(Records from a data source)
•••••
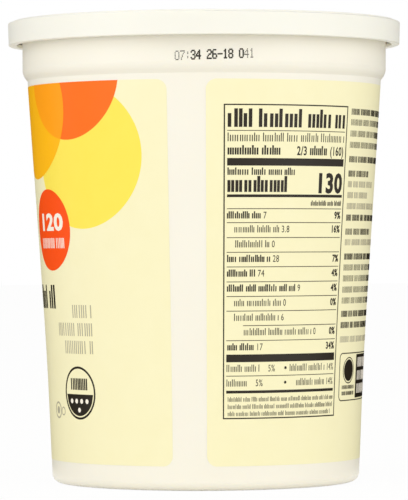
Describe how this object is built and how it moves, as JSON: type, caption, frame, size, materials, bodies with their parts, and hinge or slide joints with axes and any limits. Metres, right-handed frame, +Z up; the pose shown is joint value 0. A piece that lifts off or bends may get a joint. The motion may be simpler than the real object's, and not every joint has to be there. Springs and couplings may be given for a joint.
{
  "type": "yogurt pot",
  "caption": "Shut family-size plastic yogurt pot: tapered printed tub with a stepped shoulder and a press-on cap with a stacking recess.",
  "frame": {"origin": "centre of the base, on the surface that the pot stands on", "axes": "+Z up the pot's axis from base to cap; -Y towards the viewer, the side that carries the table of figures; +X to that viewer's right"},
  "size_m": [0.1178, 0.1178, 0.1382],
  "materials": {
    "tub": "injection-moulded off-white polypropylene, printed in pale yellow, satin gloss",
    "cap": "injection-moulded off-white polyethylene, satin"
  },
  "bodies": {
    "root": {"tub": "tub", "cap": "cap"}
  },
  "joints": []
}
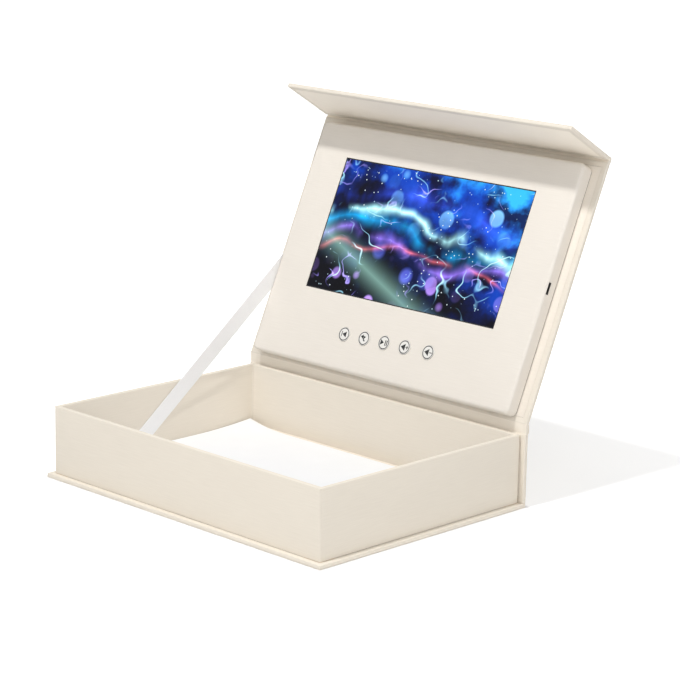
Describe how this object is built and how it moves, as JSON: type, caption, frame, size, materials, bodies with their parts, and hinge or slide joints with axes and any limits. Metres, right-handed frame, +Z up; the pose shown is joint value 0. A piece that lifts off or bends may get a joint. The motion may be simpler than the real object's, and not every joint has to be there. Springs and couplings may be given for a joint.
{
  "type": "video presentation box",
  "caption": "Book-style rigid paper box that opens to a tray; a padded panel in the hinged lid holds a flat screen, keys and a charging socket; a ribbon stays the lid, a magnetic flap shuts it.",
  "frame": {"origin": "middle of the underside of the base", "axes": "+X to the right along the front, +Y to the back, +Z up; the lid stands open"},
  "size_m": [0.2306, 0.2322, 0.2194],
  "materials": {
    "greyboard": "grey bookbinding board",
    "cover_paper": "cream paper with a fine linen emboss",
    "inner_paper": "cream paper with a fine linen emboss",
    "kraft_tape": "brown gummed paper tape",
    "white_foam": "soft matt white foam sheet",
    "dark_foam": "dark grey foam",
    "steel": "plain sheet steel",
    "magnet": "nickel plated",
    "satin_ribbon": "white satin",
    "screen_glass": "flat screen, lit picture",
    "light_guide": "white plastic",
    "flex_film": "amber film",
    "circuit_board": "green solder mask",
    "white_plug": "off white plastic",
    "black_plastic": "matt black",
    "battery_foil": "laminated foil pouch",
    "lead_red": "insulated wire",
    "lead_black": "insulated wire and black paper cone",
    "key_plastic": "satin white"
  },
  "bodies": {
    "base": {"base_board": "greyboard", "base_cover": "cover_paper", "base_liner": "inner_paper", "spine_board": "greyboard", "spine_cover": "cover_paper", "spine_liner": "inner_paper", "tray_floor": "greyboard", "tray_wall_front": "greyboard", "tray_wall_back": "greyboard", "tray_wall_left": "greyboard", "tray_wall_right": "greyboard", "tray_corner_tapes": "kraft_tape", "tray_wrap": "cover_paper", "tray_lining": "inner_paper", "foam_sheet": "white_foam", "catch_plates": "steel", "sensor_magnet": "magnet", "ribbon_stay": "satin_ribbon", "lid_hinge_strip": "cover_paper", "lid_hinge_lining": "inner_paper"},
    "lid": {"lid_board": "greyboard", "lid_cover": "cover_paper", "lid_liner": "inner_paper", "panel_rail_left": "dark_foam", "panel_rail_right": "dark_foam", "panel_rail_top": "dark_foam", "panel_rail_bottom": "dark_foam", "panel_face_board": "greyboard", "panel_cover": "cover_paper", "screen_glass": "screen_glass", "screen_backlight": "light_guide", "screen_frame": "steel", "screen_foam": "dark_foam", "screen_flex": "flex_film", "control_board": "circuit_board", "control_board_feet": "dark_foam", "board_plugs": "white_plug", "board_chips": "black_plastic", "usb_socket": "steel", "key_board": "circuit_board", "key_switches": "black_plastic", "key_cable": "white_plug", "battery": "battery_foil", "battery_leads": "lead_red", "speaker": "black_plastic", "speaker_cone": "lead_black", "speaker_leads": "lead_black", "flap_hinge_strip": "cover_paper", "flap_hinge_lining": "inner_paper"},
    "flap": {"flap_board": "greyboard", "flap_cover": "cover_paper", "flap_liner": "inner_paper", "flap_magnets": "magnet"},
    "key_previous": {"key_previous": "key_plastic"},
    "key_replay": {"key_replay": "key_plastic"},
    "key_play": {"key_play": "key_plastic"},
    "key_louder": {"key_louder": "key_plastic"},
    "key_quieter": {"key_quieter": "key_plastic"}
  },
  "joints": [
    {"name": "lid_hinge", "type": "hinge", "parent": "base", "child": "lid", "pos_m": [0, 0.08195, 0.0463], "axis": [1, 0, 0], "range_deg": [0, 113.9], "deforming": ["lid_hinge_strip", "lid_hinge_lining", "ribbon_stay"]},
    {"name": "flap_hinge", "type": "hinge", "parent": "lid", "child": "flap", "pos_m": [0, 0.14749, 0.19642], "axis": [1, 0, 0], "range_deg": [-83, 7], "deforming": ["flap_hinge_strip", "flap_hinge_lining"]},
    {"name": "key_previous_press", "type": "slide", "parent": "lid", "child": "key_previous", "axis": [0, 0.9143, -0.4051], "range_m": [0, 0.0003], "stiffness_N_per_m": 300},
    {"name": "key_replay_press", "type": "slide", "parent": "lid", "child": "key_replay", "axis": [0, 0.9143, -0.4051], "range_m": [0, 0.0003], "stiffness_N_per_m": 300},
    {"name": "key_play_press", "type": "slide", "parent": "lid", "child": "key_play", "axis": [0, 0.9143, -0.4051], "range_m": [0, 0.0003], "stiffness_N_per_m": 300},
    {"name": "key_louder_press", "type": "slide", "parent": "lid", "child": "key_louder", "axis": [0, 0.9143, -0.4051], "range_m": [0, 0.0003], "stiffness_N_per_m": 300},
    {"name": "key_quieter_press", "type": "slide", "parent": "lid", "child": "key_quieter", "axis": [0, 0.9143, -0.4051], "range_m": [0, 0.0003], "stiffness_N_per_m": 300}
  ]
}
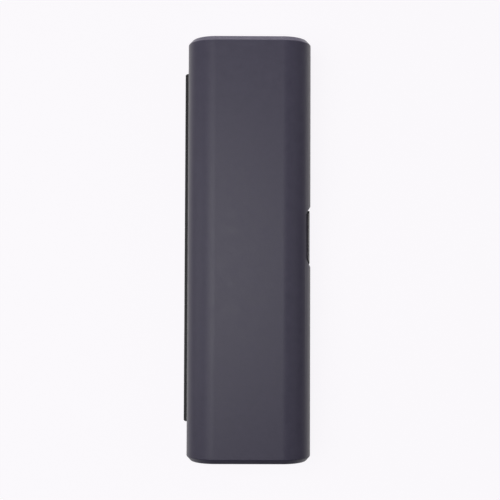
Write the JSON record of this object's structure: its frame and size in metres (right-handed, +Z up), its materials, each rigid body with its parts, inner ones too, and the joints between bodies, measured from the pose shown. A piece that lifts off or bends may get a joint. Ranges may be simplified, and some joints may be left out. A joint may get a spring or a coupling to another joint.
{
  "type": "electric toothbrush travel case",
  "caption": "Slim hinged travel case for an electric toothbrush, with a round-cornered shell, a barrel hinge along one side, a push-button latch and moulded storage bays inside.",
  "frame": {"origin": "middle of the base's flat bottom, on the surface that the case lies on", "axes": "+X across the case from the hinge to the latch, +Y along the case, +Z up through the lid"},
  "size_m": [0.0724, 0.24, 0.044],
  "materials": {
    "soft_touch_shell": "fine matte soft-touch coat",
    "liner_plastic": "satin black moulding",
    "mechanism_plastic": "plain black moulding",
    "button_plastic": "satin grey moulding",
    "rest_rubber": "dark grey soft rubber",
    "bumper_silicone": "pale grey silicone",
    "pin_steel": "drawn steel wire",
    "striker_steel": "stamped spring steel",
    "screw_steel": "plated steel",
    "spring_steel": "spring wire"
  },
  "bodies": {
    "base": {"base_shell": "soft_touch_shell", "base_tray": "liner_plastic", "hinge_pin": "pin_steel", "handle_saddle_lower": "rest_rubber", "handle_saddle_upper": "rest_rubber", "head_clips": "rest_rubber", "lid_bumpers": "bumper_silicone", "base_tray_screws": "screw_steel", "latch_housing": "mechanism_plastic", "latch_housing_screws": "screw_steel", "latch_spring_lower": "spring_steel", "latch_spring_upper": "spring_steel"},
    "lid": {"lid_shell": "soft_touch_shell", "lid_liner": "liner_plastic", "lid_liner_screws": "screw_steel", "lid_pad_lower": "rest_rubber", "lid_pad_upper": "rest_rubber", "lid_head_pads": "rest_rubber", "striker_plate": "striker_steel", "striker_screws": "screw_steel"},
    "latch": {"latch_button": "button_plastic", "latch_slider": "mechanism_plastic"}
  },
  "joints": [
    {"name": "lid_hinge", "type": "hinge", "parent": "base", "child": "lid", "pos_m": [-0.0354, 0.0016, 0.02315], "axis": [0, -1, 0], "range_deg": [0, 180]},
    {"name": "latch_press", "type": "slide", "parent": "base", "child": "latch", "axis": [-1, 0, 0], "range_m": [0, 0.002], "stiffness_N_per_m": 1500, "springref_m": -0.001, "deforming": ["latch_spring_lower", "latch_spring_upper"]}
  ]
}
•••••
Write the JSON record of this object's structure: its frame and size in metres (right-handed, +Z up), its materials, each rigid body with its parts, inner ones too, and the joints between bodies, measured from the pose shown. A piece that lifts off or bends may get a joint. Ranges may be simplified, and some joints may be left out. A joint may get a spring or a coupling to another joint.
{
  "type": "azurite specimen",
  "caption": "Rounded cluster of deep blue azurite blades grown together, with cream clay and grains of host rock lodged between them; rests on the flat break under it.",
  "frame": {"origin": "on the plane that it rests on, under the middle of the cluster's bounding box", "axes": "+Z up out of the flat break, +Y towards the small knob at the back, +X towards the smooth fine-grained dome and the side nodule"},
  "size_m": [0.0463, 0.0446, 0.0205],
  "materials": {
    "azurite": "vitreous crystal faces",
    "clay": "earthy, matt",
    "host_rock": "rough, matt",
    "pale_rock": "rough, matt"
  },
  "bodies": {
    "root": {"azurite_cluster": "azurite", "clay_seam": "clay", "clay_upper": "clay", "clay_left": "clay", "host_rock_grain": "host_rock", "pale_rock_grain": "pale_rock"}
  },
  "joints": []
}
•••••
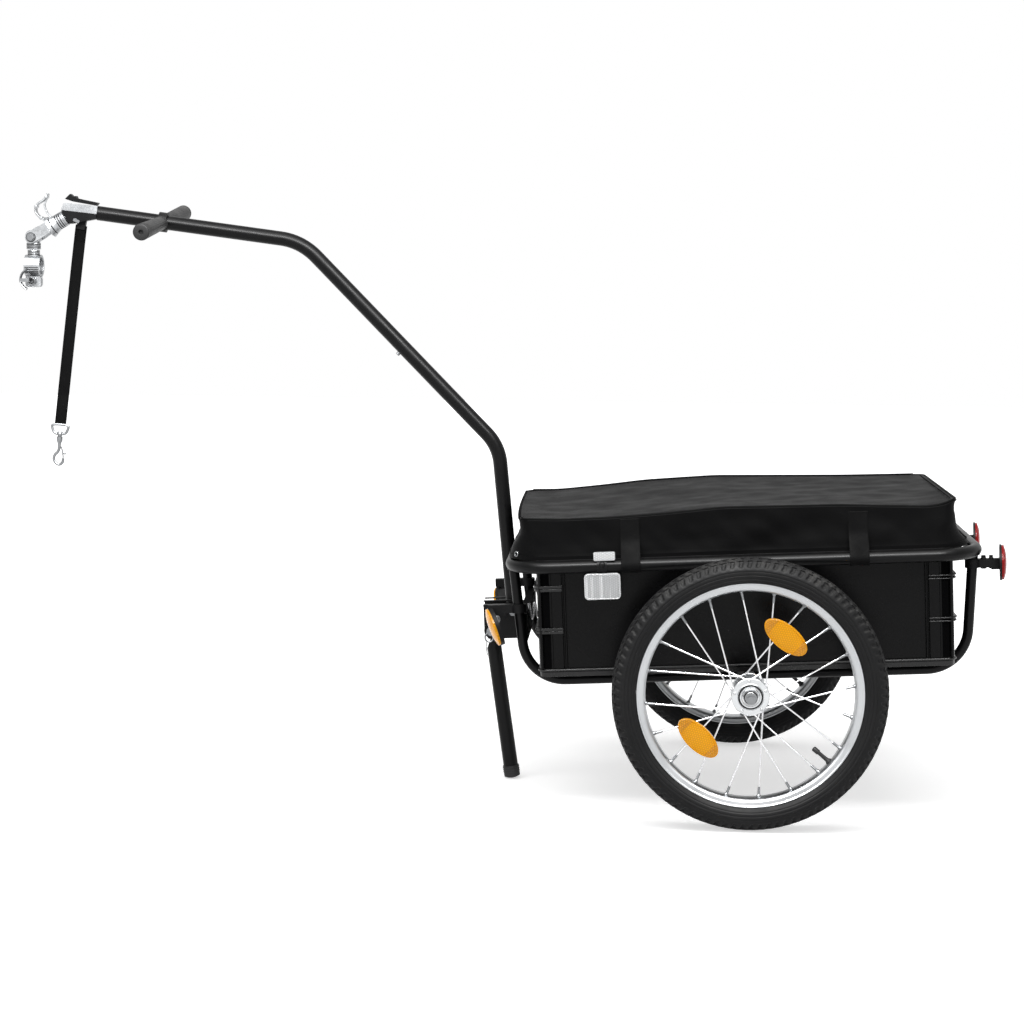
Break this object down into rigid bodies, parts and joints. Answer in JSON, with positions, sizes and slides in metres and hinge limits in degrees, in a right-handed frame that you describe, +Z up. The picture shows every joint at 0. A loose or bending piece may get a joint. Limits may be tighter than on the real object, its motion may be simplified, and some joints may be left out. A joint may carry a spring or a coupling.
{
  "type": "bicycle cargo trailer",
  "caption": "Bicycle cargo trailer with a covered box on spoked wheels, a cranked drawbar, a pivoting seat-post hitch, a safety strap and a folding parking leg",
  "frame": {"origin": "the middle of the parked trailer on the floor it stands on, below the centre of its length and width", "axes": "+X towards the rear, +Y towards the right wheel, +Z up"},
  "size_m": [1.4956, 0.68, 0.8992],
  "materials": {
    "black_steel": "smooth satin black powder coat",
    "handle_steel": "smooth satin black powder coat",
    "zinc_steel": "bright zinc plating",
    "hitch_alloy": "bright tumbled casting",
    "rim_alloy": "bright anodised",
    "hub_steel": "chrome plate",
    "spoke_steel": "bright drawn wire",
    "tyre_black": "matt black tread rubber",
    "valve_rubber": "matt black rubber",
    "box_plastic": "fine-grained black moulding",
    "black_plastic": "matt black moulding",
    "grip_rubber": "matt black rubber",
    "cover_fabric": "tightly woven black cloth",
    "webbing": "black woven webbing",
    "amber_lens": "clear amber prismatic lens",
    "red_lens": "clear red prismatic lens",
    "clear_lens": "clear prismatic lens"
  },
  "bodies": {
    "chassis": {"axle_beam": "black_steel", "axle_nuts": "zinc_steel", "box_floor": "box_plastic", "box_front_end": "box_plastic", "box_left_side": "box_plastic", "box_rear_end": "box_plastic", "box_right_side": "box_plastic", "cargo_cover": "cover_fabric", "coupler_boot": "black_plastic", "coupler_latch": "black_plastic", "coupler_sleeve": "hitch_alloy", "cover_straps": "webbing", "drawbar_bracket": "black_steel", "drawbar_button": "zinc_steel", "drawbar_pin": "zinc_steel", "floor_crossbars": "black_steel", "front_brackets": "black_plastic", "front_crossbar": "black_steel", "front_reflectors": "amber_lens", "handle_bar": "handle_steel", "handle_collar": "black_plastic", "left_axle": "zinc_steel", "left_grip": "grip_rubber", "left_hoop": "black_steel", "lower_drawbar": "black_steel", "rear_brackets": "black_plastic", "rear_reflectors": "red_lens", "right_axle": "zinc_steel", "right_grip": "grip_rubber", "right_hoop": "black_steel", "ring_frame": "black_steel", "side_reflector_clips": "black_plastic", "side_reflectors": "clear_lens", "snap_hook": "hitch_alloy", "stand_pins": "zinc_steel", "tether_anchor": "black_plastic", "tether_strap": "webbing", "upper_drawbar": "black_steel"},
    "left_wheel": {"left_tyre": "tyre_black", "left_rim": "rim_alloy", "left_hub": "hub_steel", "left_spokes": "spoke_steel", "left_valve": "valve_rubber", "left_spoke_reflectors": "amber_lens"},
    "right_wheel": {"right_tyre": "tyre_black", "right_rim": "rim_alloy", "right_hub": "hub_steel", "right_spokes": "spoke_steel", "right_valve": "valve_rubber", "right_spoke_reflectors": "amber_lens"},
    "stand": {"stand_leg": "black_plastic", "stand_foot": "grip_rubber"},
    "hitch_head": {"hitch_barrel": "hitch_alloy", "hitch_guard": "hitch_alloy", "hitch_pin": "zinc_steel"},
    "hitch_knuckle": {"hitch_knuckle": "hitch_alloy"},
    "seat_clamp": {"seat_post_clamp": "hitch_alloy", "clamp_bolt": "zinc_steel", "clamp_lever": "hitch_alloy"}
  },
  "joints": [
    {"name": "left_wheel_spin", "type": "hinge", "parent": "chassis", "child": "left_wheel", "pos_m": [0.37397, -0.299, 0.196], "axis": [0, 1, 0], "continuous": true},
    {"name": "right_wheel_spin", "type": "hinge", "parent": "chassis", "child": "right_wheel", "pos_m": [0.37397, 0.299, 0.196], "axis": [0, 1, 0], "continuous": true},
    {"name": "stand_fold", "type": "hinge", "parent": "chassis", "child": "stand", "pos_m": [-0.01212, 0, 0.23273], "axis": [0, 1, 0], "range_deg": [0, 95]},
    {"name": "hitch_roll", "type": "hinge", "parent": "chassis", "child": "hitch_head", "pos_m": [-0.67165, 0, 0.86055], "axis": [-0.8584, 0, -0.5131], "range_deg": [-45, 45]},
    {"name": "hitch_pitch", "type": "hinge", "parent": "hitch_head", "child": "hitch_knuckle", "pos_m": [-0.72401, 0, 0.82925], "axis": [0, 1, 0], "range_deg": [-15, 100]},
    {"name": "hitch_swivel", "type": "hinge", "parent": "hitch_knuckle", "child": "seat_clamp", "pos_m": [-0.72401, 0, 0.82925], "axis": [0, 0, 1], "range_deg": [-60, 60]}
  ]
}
•••••
### What to work on
Gather each line from the listing above that holds "picture".

### Solved exercise
    "screen_glass": "flat screen, lit picture",
Break this object down into rigid bodies, parts and joints. Answer in JSON, with positions, sizes and slides in metres and hinge limits in degrees, in a right-handed frame that you describe, +Z up. The picture shows every joint at 0. A loose or bending piece may get a joint. Limits may be tighter than on the real object, its motion may be simplified, and some joints may be left out. A joint may carry a spring or a coupling.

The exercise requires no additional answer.